The World Uyghur Congress, an umbrella group representing about 60 organisations, welcomed the report and urged a swift international response.

"This is a game-changer for the international response to the Uyghur crisis," Uyghur Human Rights Project Executive Director Omer Kanat said. "Despite the Chinese government's strenuous denials, the UN has now officially recognized that horrific crimes are occurring."

There are about 12 million Uyghurs, mostly Muslim, living in Xinjiang.
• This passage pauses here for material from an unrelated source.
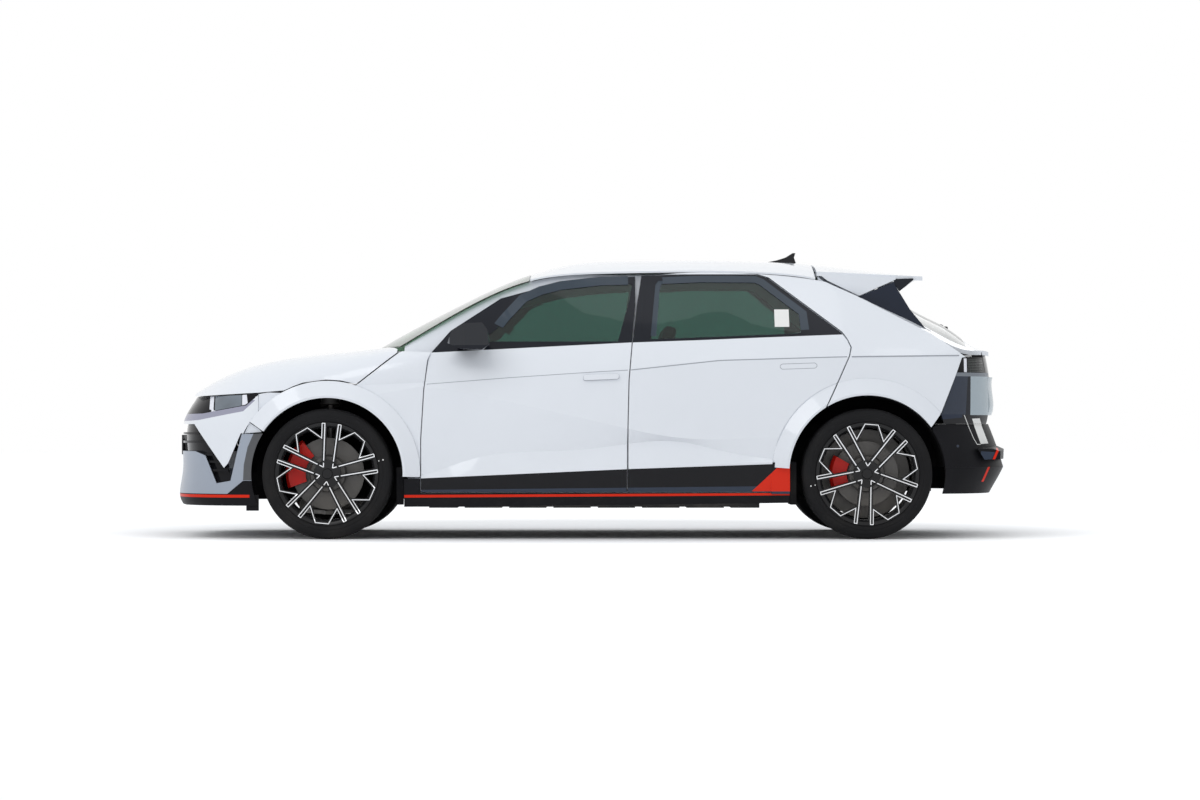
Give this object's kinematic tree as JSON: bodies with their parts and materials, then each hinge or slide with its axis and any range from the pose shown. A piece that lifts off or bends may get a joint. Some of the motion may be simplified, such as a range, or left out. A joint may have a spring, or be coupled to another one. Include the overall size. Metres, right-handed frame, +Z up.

The UN said non-Muslim members may have also been affected by the issues in the report.

Several countries have previously described China's actions in Xinjiang as a genocide.

But Beijing - which saw the report in advance - denies allegations of abuse and argued that the camps are a tool to fight terrorism.

Its delegation to the UN human rights council in Geneva rejected the findings of the report, which it said "smeared and slandered China" and interfered in the country's internal affairs.

"This so-called 'assessment' is a politicized document that ignores the facts, and fully exposes the intention of the US, Western countries and anti-China forces to use human rights as a political tool," it said in a lengthy statement.

The report was released on Ms Bachelet's final day on the job after four year as the UN's high commissioner for human rights.

Her term has been dominated by the accusations of abuse against the Uyghurs.

Ms Bachelet's office indicated that an investigation into allegations of genocide in Xinjiang was under way over a year ago.

But publication was delayed several times, leading to accusations by some Western human rights groups that Beijing was urging her to bury damaging findings in the report.

And even in the final hours before the report was published, China has been putting pressure on Ms Bachelet not to release it.

In a news conference last Thursday, she admitted that she was under "tremendous pressure to publish or not to publish" the report.

But she defended the delay, arguing that seeking dialogue with Beijing over the report did not mean she was "turning a blind eye" to its contents.

Sophie Richardson, China director at Human Rights Watch, said the report's findings showed "why the Chinese government fought tooth and nail to prevent the publication" of the report.

"The United Nations Human Rights Council should use the report to initiate a comprehensive investigation into the Chinese government's crimes against humanity targeting the Uyghurs and others - and hold those responsible to account," she added.

And Amnesty International's Secretary General Agnès Callamard condemned "the inexcusable delay" in publishing the findings.

"There must be accountability for the Chinese government's crimes against humanity, including through the identification and eventual prosecution of those individuals suspected of responsibility," Ms Callamard said.

Members of the Muslim Uighur minority hold placards as they demonstrate to ask for news of their relatives and to express their concern about the ratification of an extradition treaty between China and Turkey at Uskudar square in Istanbul on February 26, 2021.

Earlier this year, the BBC obtained leaked files which revealed an organised system of mass rape, sexual abuse and torture of Uyghur Muslims at a network of camps.

The Xinjiang Police Files, as they're being called, were passed to the BBC and revealed a targeting of the community on orders leading all the way up to Chinese leader, Xi Jinping.

And in 2020, then UK Foreign Secretary Dominic Raab accused China of "gross and egregious" human rights abuses against its Muslim population after a video emerged appearing to show Uyghurs being blindfolded and led to trains.

The footage provoked international outcry, but Liu Xiaoming, then Chinese ambassador to the UK, insisted that there were "no such concentration camps in Xinjiang" while appearing on the BBC's Andrew Marr show.